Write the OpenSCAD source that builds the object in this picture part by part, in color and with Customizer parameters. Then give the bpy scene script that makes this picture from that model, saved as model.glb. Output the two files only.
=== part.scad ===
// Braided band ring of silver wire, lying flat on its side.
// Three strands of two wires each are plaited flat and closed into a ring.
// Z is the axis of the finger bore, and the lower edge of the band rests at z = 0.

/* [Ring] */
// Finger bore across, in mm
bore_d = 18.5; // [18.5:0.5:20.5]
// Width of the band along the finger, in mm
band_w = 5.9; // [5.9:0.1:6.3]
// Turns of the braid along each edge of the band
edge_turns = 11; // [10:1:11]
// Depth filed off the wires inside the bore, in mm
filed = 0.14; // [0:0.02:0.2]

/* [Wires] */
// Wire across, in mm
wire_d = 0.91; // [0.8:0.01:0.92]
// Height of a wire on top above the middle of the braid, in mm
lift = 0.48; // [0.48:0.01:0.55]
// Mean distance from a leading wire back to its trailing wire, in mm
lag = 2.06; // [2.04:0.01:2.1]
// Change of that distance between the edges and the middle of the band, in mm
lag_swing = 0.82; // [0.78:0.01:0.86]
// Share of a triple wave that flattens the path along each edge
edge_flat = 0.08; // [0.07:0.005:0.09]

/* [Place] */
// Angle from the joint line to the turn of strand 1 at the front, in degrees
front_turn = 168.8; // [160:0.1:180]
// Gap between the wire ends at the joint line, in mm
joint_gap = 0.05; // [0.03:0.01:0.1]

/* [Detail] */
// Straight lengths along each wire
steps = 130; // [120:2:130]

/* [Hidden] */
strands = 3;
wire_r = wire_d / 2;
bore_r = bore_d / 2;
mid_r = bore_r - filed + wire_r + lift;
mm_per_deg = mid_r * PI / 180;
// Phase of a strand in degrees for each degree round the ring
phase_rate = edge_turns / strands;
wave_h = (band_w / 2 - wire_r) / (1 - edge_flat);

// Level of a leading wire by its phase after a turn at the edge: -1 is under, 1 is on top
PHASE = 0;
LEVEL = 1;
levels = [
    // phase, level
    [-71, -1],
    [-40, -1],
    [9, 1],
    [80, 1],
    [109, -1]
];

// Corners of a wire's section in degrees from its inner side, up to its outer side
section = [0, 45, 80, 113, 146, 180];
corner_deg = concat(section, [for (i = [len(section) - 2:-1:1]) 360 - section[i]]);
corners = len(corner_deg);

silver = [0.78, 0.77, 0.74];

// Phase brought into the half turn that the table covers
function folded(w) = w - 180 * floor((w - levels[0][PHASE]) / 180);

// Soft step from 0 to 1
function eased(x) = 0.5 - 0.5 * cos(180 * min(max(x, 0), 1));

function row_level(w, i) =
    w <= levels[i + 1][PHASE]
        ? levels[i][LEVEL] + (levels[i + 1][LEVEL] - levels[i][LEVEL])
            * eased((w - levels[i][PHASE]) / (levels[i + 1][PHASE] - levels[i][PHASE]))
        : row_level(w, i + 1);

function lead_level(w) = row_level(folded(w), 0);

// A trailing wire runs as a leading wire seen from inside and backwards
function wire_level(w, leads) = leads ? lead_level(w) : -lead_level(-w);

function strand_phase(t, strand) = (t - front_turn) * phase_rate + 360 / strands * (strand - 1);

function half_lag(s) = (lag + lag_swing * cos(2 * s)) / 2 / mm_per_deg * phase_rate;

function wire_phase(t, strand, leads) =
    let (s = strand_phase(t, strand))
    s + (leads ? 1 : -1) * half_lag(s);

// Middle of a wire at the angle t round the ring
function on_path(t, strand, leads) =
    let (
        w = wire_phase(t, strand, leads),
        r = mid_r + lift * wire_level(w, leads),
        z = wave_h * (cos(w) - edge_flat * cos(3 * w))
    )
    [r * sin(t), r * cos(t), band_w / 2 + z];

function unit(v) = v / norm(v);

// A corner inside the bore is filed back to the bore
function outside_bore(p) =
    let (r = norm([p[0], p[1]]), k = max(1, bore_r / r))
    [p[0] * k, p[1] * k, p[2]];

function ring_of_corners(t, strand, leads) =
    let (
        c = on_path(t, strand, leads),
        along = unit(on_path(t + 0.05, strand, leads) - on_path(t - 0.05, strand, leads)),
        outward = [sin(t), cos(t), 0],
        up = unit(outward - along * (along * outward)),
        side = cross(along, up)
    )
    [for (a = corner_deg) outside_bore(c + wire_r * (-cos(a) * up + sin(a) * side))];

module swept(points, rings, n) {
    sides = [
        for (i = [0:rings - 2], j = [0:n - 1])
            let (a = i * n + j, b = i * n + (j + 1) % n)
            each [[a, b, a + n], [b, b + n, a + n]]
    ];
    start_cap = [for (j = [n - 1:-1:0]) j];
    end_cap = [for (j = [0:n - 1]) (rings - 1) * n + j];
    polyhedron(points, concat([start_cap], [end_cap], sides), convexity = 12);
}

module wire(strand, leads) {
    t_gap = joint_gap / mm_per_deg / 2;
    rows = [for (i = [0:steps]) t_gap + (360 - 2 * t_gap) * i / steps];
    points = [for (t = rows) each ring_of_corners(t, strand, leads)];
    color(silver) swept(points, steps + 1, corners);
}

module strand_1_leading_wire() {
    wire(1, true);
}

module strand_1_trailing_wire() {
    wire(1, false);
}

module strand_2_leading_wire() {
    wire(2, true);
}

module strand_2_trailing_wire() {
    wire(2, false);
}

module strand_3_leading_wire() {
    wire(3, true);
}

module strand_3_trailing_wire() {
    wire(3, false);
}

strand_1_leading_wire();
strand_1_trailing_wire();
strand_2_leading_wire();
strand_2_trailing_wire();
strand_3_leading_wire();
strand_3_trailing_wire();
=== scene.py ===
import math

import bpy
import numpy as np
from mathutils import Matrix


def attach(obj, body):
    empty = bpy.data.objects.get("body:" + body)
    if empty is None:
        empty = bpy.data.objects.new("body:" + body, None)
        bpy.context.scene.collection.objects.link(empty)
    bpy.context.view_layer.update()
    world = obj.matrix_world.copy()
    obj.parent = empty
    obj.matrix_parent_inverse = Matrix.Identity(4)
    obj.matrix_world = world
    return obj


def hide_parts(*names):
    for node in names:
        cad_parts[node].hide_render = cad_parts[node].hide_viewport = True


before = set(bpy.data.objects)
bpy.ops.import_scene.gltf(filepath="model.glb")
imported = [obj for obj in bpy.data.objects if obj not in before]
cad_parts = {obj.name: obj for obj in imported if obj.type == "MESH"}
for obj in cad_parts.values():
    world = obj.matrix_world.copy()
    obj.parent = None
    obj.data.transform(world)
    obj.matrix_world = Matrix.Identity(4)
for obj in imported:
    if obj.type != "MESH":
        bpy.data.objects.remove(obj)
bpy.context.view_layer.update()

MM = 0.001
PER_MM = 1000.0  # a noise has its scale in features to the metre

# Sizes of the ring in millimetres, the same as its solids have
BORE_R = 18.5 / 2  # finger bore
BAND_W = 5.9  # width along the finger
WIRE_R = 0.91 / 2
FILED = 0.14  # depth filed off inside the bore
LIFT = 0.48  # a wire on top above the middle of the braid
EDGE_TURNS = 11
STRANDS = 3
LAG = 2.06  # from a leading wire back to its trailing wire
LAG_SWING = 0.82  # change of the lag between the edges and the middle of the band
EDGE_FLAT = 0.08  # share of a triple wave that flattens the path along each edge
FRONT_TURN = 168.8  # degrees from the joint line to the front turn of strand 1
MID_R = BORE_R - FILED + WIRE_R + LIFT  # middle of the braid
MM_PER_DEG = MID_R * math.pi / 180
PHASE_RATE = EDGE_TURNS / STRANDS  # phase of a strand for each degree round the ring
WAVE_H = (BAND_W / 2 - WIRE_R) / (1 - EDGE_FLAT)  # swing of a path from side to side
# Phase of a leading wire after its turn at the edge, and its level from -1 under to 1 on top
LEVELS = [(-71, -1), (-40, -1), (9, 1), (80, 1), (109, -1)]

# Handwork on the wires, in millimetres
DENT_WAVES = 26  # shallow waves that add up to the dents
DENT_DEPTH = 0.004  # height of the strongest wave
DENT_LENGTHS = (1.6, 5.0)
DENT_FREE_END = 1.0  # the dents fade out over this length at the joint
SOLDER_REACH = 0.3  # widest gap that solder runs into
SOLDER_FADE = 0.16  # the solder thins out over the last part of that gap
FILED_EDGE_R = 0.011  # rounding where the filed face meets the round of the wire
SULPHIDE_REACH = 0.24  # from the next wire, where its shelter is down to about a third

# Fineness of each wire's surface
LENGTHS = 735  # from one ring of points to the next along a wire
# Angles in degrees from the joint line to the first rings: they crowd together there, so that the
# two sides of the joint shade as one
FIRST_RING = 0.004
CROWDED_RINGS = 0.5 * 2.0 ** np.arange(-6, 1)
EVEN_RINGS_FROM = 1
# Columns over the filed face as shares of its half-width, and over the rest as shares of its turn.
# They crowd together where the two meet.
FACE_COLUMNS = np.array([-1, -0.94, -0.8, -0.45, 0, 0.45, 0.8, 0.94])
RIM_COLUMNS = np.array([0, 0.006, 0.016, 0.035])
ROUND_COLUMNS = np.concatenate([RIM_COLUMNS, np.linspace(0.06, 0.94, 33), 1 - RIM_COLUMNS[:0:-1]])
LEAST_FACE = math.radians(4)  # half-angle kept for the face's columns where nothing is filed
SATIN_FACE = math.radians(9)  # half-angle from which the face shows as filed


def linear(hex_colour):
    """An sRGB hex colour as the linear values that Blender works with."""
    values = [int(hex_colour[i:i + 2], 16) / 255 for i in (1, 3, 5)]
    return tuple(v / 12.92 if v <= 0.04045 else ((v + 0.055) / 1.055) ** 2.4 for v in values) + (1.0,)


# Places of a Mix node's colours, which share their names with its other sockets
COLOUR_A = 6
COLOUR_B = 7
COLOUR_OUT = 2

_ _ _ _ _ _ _

Retype exactly the lines above, from the one with "if empty is" through the one with "before = set(bpy.data.objects)", inclusive.

> Result of the task:
    if empty is None:
        empty = bpy.data.objects.new("body:" + body, None)
        bpy.context.scene.collection.objects.link(empty)
    bpy.context.view_layer.update()
    world = obj.matrix_world.copy()
    obj.parent = empty
    obj.matrix_parent_inverse = Matrix.Identity(4)
    obj.matrix_world = world
    return obj


def hide_parts(*names):
    for node in names:
        cad_parts[node].hide_render = cad_parts[node].hide_viewport = True


before = set(bpy.data.objects)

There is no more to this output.